Securities and Exchange Board of India (‘SEBI’) vide its amendment notification Securities and Exchange Board of India (Listing Obligations and Disclosure Requirements) (Amendment) Regulations, 2025 [‘LODR amendment’] dt: March 27, 2025, notified provisions for High Value Debt Listed Entities [‘HVDLE’]. HVDLE means an entity who has its listed non-convertible debt securities listed on a recognized stock exchange having outstanding principal value of rupees one thousand crore or more as on March 31. These provisions have become effective from the date of notification in the official gazette (i.e.

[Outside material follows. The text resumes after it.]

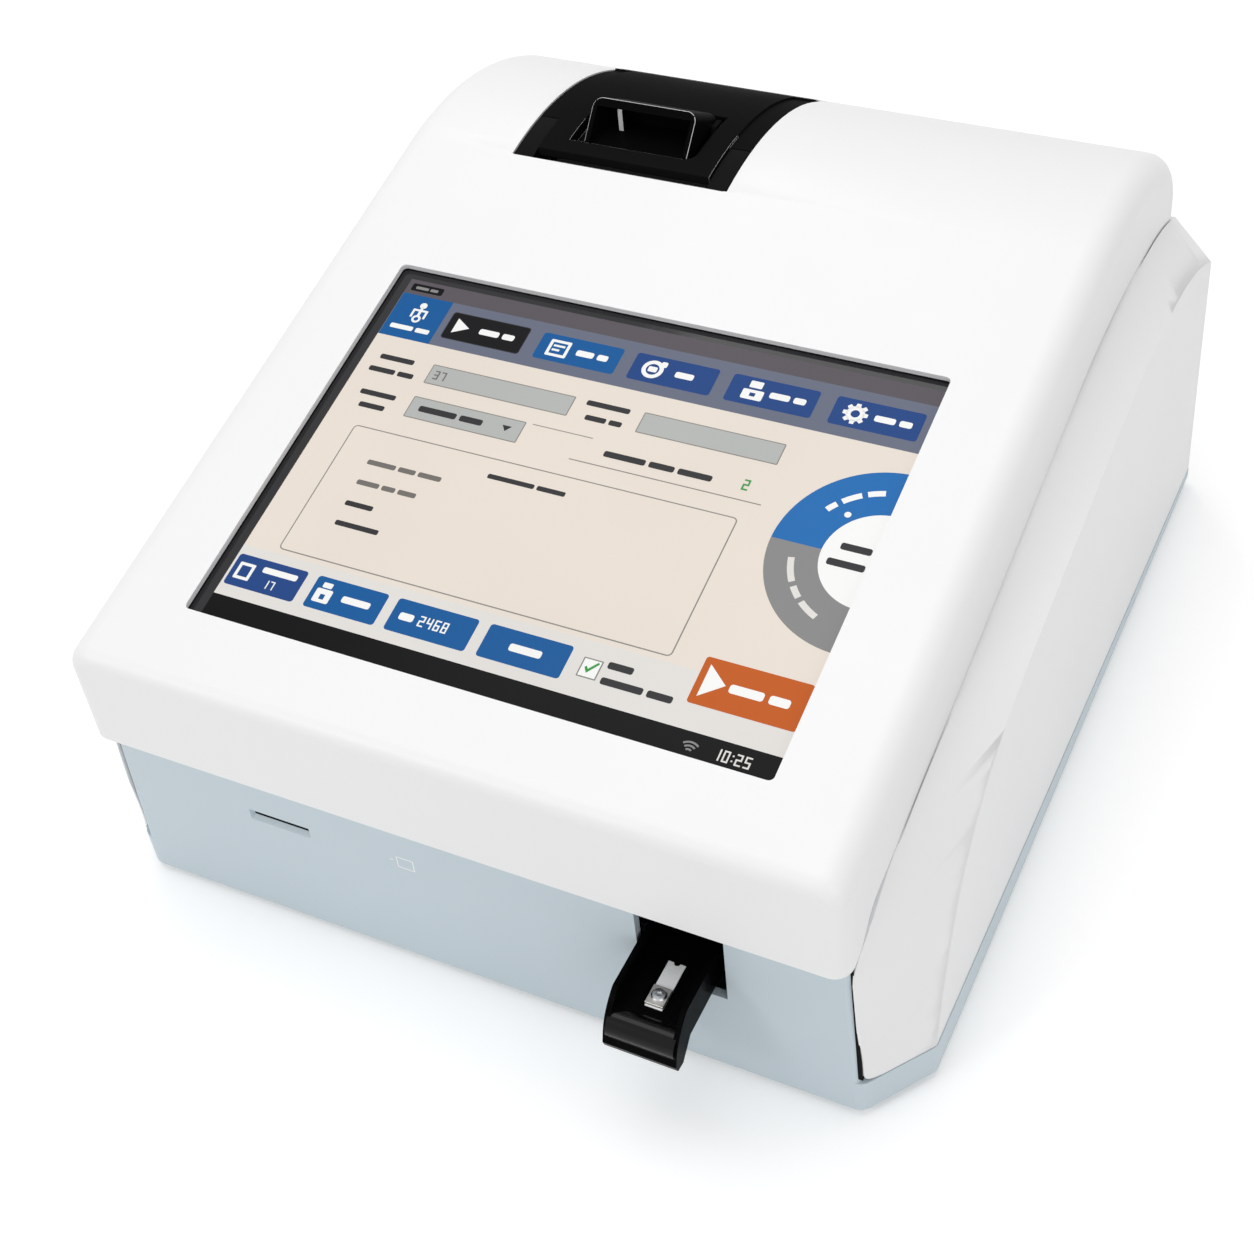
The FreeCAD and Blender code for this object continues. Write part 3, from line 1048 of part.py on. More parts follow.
def tray_carriage():
    """Slide block: two bushed cheeks on the rods, with the tray floor seated on its middle."""
    slot = FIT + TRAY_WING_WALL
    low = CARRIAGE_TOP - CARRIAGE_HEIGHT
    wing = TRAY_WIDTH / 2
    half = [(CARRIAGE_HALF, low), (CARRIAGE_HALF, CARRIAGE_TOP - 0.4), (wing + FIT, CARRIAGE_TOP - 0.4),
            (wing + FIT, TRAY_WING_BOTTOM - FIT), (wing - slot, TRAY_WING_BOTTOM - FIT), (wing - slot,
                                                                                          CARRIAGE_TOP)]
    outline = [(TRAY_CENTRE_X + x, z) for x, z in half]
    outline += [(TRAY_CENTRE_X - x, z) for x, z in reversed(half)]
    y0, y1 = CARRIAGE_START, CARRIAGE_START + CARRIAGE_LENGTH
    bores = [bar_y(ROD_RADIUS + RUNNING_FIT, y0 - 1.0, y1 + 1.0, TRAY_CENTRE_X + side * ROD_OFFSET,
                   ROD_HEIGHT)
             for side in (-1, 1)]
    return prism_y(outline, y0, y1).cut(Part.makeCompound(bores))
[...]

March 27, 2025’]
Reasonable time period for compliance with provisions by HVDLE
As provisions relating to HVDLE are made effective immediately the question that arises is whether any reasonable time period is there with HVDLE for compliance with provisions of law. Hon’able High Court of Kerala in case of KK Balakrishna Pisharody V. Kerala State Electricity Board and Others, dt: November 6, 1987, held that, “When no time limit is fixed, provisions has to complied with reasonable time. Reasonable time depends upon the facts and circumstances of each case”. Further as per Law Lexicon the term ‘Reasonable Time” is defined to be so much time as is necessary, under the circumstances, to do conveniently what the contract or duty requires should be done in a particular case.
What is reasonable time of compliance would depend on compliance requirement for each provision of LODR amendment. It may also differ for each regulation. Listed entities hence need to ensure compliance with LODR amendment provisions within a reasonable timeframe as may be applicable.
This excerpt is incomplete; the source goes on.